Comment Writer Ffion Haf discusses the stigma surrounding people with vaginas, arguing that there is a need to start productive conversations surrounding vaginas and discharge
The lack of mainstream education on bodies with vaginas is becoming increasingly clear. As a consequence, negative connotations are created surrounding bodily anatomy, particularly vaginal anatomy. As nobody is taught about bodies with vaginas to an adequate extent, some individuals are being condemned for things they have no control over.
As a cis woman, I personally have no recollection of ever being taught about bodies with vaginas during my education. It was always something we were either expected to know or find out by ourselves. This creates an unhealthy relationship between women and their bodies, forming situations wherein women feel as though their bodies are so unnatural or disgusting. The health of biological females is so frequently overlooked or dismissed by individuals and organisations, that these bodies are inevitably stigmatised. More should be done to tackle this. Secondary education should place greater importance on the teaching of biological female health, implementing specialised lessons and workshops for everybody.
Not only is education on biological female health overlooked, but scientific research is also vastly lacking. An article by the Guardian states that ‘less than 2.5% of publicly funded research is dedicated solely to reproductive health, despite the fact that one in three women in the UK will suffer from a reproductive or gynaecological health problem.’ The needs of those with vaginas are being neglected considerably due to the fact that most of our understanding of the biologically female body comes from the perspective of cis men. In no situation can a cis man ever understand the true workings of the biologically female body when they are unable to experience it for themselves.

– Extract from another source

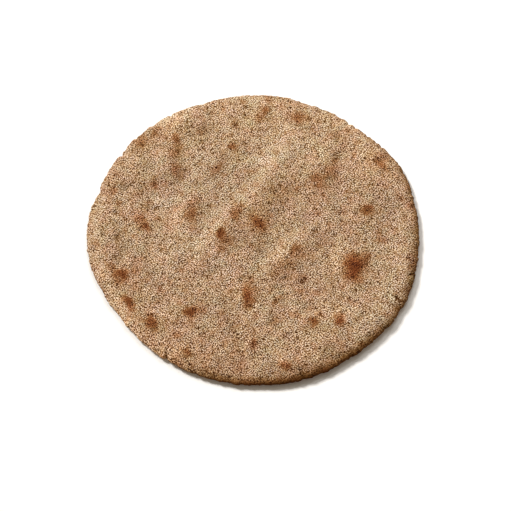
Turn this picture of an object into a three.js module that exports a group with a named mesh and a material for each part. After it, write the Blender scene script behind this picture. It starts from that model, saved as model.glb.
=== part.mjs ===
// A round, hand-patted wholegrain flatbread, lying on its flat underside.
// Millimetres, +Z up. Origin: middle of the footprint's box, on the plane the bread rests on.
import * as THREE from 'three';

// ---- Driving dimensions ----

const MEAN_RADIUS = 89.55;       // of the outline
const DOUGH_THICKNESS = 4.0;     // in the middle
const RIM_SWELL = 0.45;          // how much the ring just inside the edge is thicker
const RIM_CREST_INSET = 9.4;     // from the edge to the top of that ring
const RIM_CREST_SPREAD = 3.6;    // its half width
const TOP_SHOULDER = 6.5;        // width of the rounding at the top of the edge
const TOP_FLATNESS = 0.65;       // 0.5 rounds it as an ellipse, 1 as a parabola
const BOTTOM_SHOULDER = 1.7;     // width of the rounding at its bottom
const BOTTOM_FLATNESS = 0.5;     // which is a quarter circle
const EDGE_HEIGHT = 1.7;         // height of the outermost line over the bottom of the rim
const FLAT_RADIUS = 64;          // of the flat middle of the underside
const FLAT_CORE_RADIUS = 60;     // inside it, where the mesh grows coarse
const NOTCH = { direction: 239.3, depth: 2.0, spread: 1.5 };   // split in the edge, degrees and mm

// Slow waves of the outline: how many round the edge, height, direction of the first crest.
const OUTLINE_WAVES = [
  { count: 1, height: 1.05, direction: 38 },
  { count: 2, height: 0.73, direction: -35 },
  { count: 3, height: 0.44, direction: 41 },
  { count: 4, height: 0.4, direction: 6 },
  { count: 5, height: 0.37, direction: 33 },
  { count: 6, height: 0.28, direction: 21 },
  { count: 7, height: 0.44, direction: -23 },
];

// How the height and place of the ring inside the edge change round it, in the same form.
const SWELL_WAVES = [{ count: 2, height: 0.33, direction: 0 }];
const CREST_WAVES = [{ count: 1, height: 2.2, direction: 180 }];

// How far the underside of the rim stands off the table, as waves in the same form.
const RIM_LIFT = 0.55;
const RIM_LIFT_WAVES = [
  { count: 1, height: 0.4, direction: -48 },
  { count: 3, height: 0.12, direction: 70 },
];

// Long soft folds in the top, as the line of each crest. A spread is the fold's half width.
const FOLDS = [
  { crest: [[24, 61], [19, 51], [12, 39], [6, 25], [-3, 17]], height: 1.5, spread: 4.6 },
  { crest: [[-11, 10], [-18, 1], [-24, -8], [-28, -18]], height: 1.2, spread: 3.9 },
  { crest: [[36, 2], [26, -6], [17, -15], [9, -26]], height: 1.2, spread: 3.9 },
  { crest: [[-27, 52], [-29, 40], [-27, 28]], height: 0.6, spread: 3.3 },
  { crest: [[-36, 22], [-38, 12], [-38, 0], [-41, -12]], height: 1.2, spread: 3.9 },
  { crest: [[-43, 70], [-47, 56], [-48, 42], [-56, 32]], height: 0.9, spread: 3.5 },
  { crest: [[-5, 62], [-13, 52], [-20, 42]], height: 0.55, spread: 3.5 },
  { crest: [[50, 62], [45, 50], [40, 38]], height: 0.8, spread: 4.2 },
  { crest: [[62, 58], [57, 44], [52, 32]], height: 0.5, spread: 4.0 },
  { crest: [[33, 72], [30, 58], [29, 42], [26, 30]], height: 0.6, spread: 4.2 },
  { crest: [[6, -46], [3, -58], [0, -70]], height: 0.5, spread: 3.8 },
  { crest: [[-64, -8], [-61, -20], [-57, -30]], height: 0.45, spread: 4.4 },
  { crest: [[-14, -22], [-20, -36], [-22, -50]], height: 0.4, spread: 5.0 },
  { crest: [[34, -34], [26, -46], [22, -60]], height: 0.4, spread: 5.0 },
];

// Blisters, raised by steam: place of the middle, half width and height.
const BLISTERS = [
  { at: [54, -20], spread: 5.6, height: 0.75 },
  { at: [3, 5], spread: 4.4, height: 0.45 },
  { at: [-15, -5], spread: 4.2, height: 0.45 },
  { at: [-59, 5], spread: 4.2, height: 0.4 },
  { at: [-71, -26], spread: 4.4, height: 0.4 },
  { at: [-54, -56], spread: 4.4, height: 0.4 },
  { at: [-2, -38], spread: 4.0, height: 0.4 },
  { at: [-33, -48], spread: 4.4, height: 0.35 },
  { at: [62, 13], spread: 4.4, height: 0.35 },
  { at: [26, 73], spread: 4.4, height: 0.35 },
];

// Mesh density.
const INNER_RINGS = 26;                              // on the top, out to the shoulder
const MORE_POINTS = 6;                               // in each of them than in the one inside it
const SHOULDER_SHARES = [0.78, 0.56, 0.36, 0.18, 0.06, 0];   // rings on the rounding, from the edge
const HEEL_SHARES = [0.12, 0.45, 1];                 // and under it, as shares of that rounding
const UNDERSIDE_SHARES = [0.33, 0.66, 1];            // from there to the flat middle
const FLAT_CORE_POINTS = 24;

const CRUST = { color: 0xb8956f, roughness: 0.92, metalness: 0 };

// ---- Form ----

const toRadians = THREE.MathUtils.degToRad;
const bump = (distance, spread) => Math.exp(-0.5 * (distance / spread) ** 2);

function waves(list, angle) {
  let sum = 0;
  for (const { count, height, direction } of list) {
    sum += height * Math.cos(count * (angle - toRadians(direction)));
  }
  return sum;
}

function outlineRadius(angle) {
  const turn = angle - toRadians(NOTCH.direction);
  const fromNotch = MEAN_RADIUS * Math.atan2(Math.sin(turn), Math.cos(turn));
  return MEAN_RADIUS + waves(OUTLINE_WAVES, angle) - NOTCH.depth * bump(fromNotch, NOTCH.spread);
}

function rimLift(angle) {
  return RIM_LIFT + waves(RIM_LIFT_WAVES, angle);
}

// 0 over the flat middle, rising smoothly to 1 at the edge.
function liftShare(radius, edgeRadius) {
  return THREE.MathUtils.smoothstep(radius, FLAT_RADIUS, edgeRadius);
}

function distanceToLine(x, y, line) {
  const point = new THREE.Vector2(x, y);
  let nearest = Infinity;
  for (let i = 0; i + 1 < line.length; i += 1) {
    const start = new THREE.Vector2(...line[i]);
    const along = new THREE.Vector2(...line[i + 1]).sub(start);
    const share = THREE.MathUtils.clamp(point.clone().sub(start).dot(along) / along.lengthSq(), 0, 1);
    nearest = Math.min(nearest, point.distanceTo(start.addScaledVector(along, share)));
  }
  return nearest;
}

// Height of the top over the resting plane, as if the edge weren't rounded off.
function crownHeight(x, y, radius, edgeRadius, angle) {
  let height = DOUGH_THICKNESS + rimLift(angle) * liftShare(radius, edgeRadius);
  const fromCrest = edgeRadius - radius - RIM_CREST_INSET - waves(CREST_WAVES, angle);
  height += (RIM_SWELL + waves(SWELL_WAVES, angle)) * bump(fromCrest, RIM_CREST_SPREAD);
  for (const fold of FOLDS) {
    height += fold.height * bump(distanceToLine(x, y, fold.crest), fold.spread);
  }
  for (const blister of BLISTERS) {
    height += blister.height * bump(Math.hypot(x - blister.at[0], y - blister.at[1]), blister.spread);
  }
  return height;
}

// 0 at the outermost line, 1 where the rounding ends.
function roundness(share, flatness) {
  return (1 - (1 - Math.min(share, 1)) ** 2) ** flatness;
}

function topPoint(angle, inset) {
  const edgeRadius = outlineRadius(angle);
  const radius = edgeRadius - inset;
  const x = radius * Math.cos(angle);
  const y = radius * Math.sin(angle);
  const edgeHeight = rimLift(angle) + EDGE_HEIGHT;
  const crown = crownHeight(x, y, radius, edgeRadius, angle);
  return [x, y, edgeHeight + (crown - edgeHeight) * roundness(inset / TOP_SHOULDER, TOP_FLATNESS)];
}

// share is 0 at the outermost line and 1 at the bottom of the rim.
function heelPoint(angle, share) {
  const radius = outlineRadius(angle) - BOTTOM_SHOULDER * share;
  const z = rimLift(angle) + EDGE_HEIGHT * (1 - roundness(share, BOTTOM_FLATNESS));
  return [radius * Math.cos(angle), radius * Math.sin(angle), z];
}

// share is 0 at the bottom of the rim and 1 at the edge of the flat middle.
function undersidePoint(angle, share) {
  const edgeRadius = outlineRadius(angle);
  const radius = THREE.MathUtils.lerp(edgeRadius - BOTTOM_SHOULDER, FLAT_RADIUS, share);
  const z = rimLift(angle) * liftShare(radius, edgeRadius - BOTTOM_SHOULDER);
  return [radius * Math.cos(angle), radius * Math.sin(angle), z];
}

function flatPoint(angle) {
  return [FLAT_CORE_RADIUS * Math.cos(angle), FLAT_CORE_RADIUS * Math.sin(angle), 0];
}

// ---- Mesh: rings of points, stitched one to the next from the middle of the top
// ---- over the edge to the middle of the underside ----

const vertices = [];
const triangles = [];

function addRing(pointCount, pointAt) {
  const first = vertices.length;
  for (let i = 0; i < pointCount; i += 1) {
    vertices.push(pointAt((2 * Math.PI * i) / pointCount));
  }
  return { first, pointCount };
}

// Joins two rings of any two sizes, walking round both and always moving on the one that lags.
// A ring of one point has no side to walk along.
function stitch(ring, next) {
  const sides = (r) => (r.pointCount > 1 ? r.pointCount : 0);
  const pointOf = (r, i) => r.first + (i % r.pointCount);
  let i = 0;
  let j = 0;
  while (i < sides(ring) || j < sides(next)) {
    const nextLags = (j + 1) / next.pointCount <= (i + 1) / ring.pointCount;
    const a = pointOf(ring, i);
    const b = pointOf(next, j);
    if (i === sides(ring) || (j < sides(next) && nextLags)) {
      j += 1;
      triangles.push([a, b, pointOf(next, j)]);
    } else {
      i += 1;
      triangles.push([a, b, pointOf(ring, i)]);
    }
  }
}

const EDGE_POINTS = MORE_POINTS * INNER_RINGS;

function innerPoint(angle, share) {
  const edgeRadius = outlineRadius(angle);
  return topPoint(angle, edgeRadius - (edgeRadius - TOP_SHOULDER) * share);
}

function flatbreadGeometry() {
  let ring = addRing(1, () => innerPoint(0, 0));
  const join = (next) => {
    stitch(ring, next);
    ring = next;
  };
  for (let k = 1; k <= INNER_RINGS; k += 1) {
    join(addRing(MORE_POINTS * k, (angle) => innerPoint(angle, k / INNER_RINGS)));
  }
  for (const share of SHOULDER_SHARES) {
    join(addRing(EDGE_POINTS, (angle) => topPoint(angle, TOP_SHOULDER * share)));
  }
  for (const share of HEEL_SHARES) {
    join(addRing(EDGE_POINTS, (angle) => heelPoint(angle, share)));
  }
  for (const share of UNDERSIDE_SHARES) {
    join(addRing(EDGE_POINTS, (angle) => undersidePoint(angle, share)));
  }
  join(addRing(FLAT_CORE_POINTS, flatPoint));
  join(addRing(1, () => [0, 0, 0]));

  const geometry = new THREE.BufferGeometry();
  geometry.setAttribute('position', new THREE.Float32BufferAttribute(vertices.flat(), 3));
  geometry.setIndex(triangles.flat());
  geometry.computeBoundingBox();
  const middle = geometry.boundingBox.getCenter(new THREE.Vector3());
  geometry.translate(-middle.x, -middle.y, 0);
  geometry.computeVertexNormals();
  return geometry;
}

const flatbread = new THREE.Mesh(flatbreadGeometry(), new THREE.MeshStandardMaterial(CRUST));
flatbread.name = 'flatbread';

const group = new THREE.Group();
group.add(flatbread);

export default group;
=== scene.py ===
"""The looks of a round, hand-patted wholegrain flatbread.

The crumb-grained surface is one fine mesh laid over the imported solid: its outline, thickness,
folds and blisters come from the solid, and the grain, pits, cracks and scorch marks are made here.
Lengths here are in millimetres, and MM turns them into Blender's metres.
"""
import math

import bpy
import numpy as np
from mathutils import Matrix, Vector
from mathutils.bvhtree import BVHTree


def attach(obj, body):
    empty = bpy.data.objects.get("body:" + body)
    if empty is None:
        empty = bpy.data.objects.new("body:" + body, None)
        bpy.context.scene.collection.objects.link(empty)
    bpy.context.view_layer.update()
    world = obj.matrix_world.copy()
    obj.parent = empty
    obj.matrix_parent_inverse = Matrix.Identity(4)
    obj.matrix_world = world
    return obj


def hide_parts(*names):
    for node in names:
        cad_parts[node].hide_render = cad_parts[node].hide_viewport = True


MM = 0.001
SEED = 4948

# ---- Mesh density ----
TOP_RINGS = 151  # from the middle of the top out to the rounding of the edge
UNDERSIDE_RINGS = 52
RING_GROWTH = 6  # each ring of the top and of the underside has this many points more
EDGE_POINTS = RING_GROWTH * TOP_RINGS  # in each ring of the edge
SHOULDER_RINGS = 13  # over the rounding at the top of the edge
HEEL_RINGS = 4  # and at its bottom
JITTER = 0.25  # of a ring's radius at each point, as a share of the spacing

# ---- The edge, as in the solid ----
MEAN_RADIUS = 89  # of the outline
SHOULDER = 6.5  # width of the rounding at the top
FLATNESS = 0.65  # 0.5 rounds it as an ellipse, 1 as a parabola
HEEL = 1.7  # width of the rounding at the bottom, a quarter circle
EDGE_HEIGHT = 1.7  # of the outermost line over the bottom of the rim
SIDE_POWER = 4  # how late the rounding turns into the side, where the crumb is smoother
SIDE_RELIEF = 0.5  # of the top's relief is left on the side
HEEL_RELIEF = 0.4  # and at the bottom of the edge
OUTLINE_WAVES = 8  # how many slow waves describe the solid's outline
OUTLINE_SECTORS = 100  # the outermost vertex of each sector lies on the outline
LENGTH_STEPS = 200  # in which the length of the rounding is measured

# ---- Relief maps: square grids over the bread, seen from above, with the edge unrolled ----
CELL = 0.25
REACH = 104  # from the middle to each side
LAST_CELL = 1.001  # places past a map's end are read this many cells before it
SOLID_STEP = 1.0  # between the rays that measure the solid
SOLID_BLUR = 1.3  # takes its facets away
GRID_BLUR = 0.5  # takes away the corners between the rays
MEASURED = 0.55  # of the shoulder's width, from its inner end, is measured
HEEL_MARGIN = 0.3  # how far inside the heel the underside is measured

# Random waves of the top: wavelength and mean height.
UNDULATION = [(28, 0.13), (16, 0.11), (9, 0.09), (5, 0.05), (3, 0.02)]
WAVE_BLUR = 0.17  # spread of the blur that leaves waves of length 1
LONG_BLUR = 1.4  # the blur that finds longer waves, which are taken away, against that one

# The single grains of meal on the top.
MEAL_HEIGHT = 0.05
OWN_SHARE = 0.95  # how much a grain differs from the ones round it
OWN_ROUNDS = 2  # how often that is done
SPECK_SHARE = 0.05  # of the grains are dark specks
SPECK_DARKNESS = 1.5

# Random pits: how many, half widths, and depths as shares of the hole depth.
PITS = [(6500, (0.35, 0.75), (0.12, 0.6)), (420, (0.7, 1.3), (0.2, 0.65))]
PIT_LENGTHS = (1, 1.8)  # against their widths
PIT_REACH = 2  # how far a pit is drawn, in half lengths
PIT_FADE = (1.2, 3)  # factor and power of how it ends
DENT_REACH = 3  # the same for a dent from the table
DENT_FADE = (1, 2)
# The pits and cracks are also darkened in colour: partly darker crumb, partly painted shade in the
# hollows.
HOLE_DEPTH = 0.6  # of the pits and cracks, which are dark as well
CRACK_GAIN = 1.5  # how much deeper than the table says a crack is
CRACK_REACH = 14  # how far round its middle a crack is drawn

# The underside's relief: its share of the top's, its middle, and the most.
UNDER_RELIEF = 0.6
UNDER_MIDDLE = 0.05
UNDER_MOST = 0.4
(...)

Due to the lack of education on the subject, cis men are so often uncomfortable discussing biologically female bodily functions, in particular the female reproductive system. According to a survey by UK gynaecological cancer charity The Eve Appeal, ‘only one in five men feels confident enough to mention a change in their partner’s vagina, and more than half of them aren’t comfortable discussing gynaecological health at all.’ Furthermore, the survey notes that only half of men were able to correctly identify the vagina on a diagram. This is alarming for those with vaginas who are in a relationship with a man. The person with whom they are most intimate with may not feel wholly comfortable with female anatomy. Worse, they may be ignorant of it.
One wonders, then, whether given the opportunity, would cis men be willing to learn about bodies with vaginas? The best way to breach this knowledge gap is with openness and normalising the matter of conversation, making everyone comfortable in discussing women’s health.
In order to prevent internalised misogynistic attitudes towards bodies with vaginas, it is important to normalise conversations surrounding anatomy, in particular, vaginal discharge. Most people with vaginas experience this internalised misogyny at some point during their lives, feeling shameful talking about topics such as discharge, despite the function itself being entirely normal. Not only is this dangerous for the mental health of the individual, but a reluctance to talk about discharge can be perilous for one’s physical health. Changes in discharge can be an indicator of many different illnesses and diseases, therefore being in touch with and normalising our bodies is vital. Nobody should ever put their life at risk due to feeling ashamed of a completely natural occurrence.
A video by Alyssa Cochran-Caggiano on Tik Tok challenged stigma towards vaginal discharge by giving viewers a tour of her bleached underwear, explaining that it is often caused by discharge. Seeing women openly discussing discharge is incredibly refreshing; it reminds us that we are not alone. In an interview with Buzzfeed, Cochran-Caggiano states that she made the video with the hope of normalising discharge, ‘Bodies leak and smell weird and make noises and no one ever talks about it, so people think what their body is doing is abnormal and they feel embarrassed.’ Videos like this help start healthy discussions about biologically female health, demonstrating the natural bodily functions that happen every day for women.
From periods to menopause, the stigma surrounding the anatomical functions of people with vaginas causes suffering and needs to be addressed through open discussions and proper information. Those with vaginas need to be called upon to know their bodies, and cis men need to make more of an effort to make people with vaginas feel comfortable in themselves regarding bodily functions. Knowing our own bodies is not brave or audacious, it is normal, and until this is understood we cannot improve our health.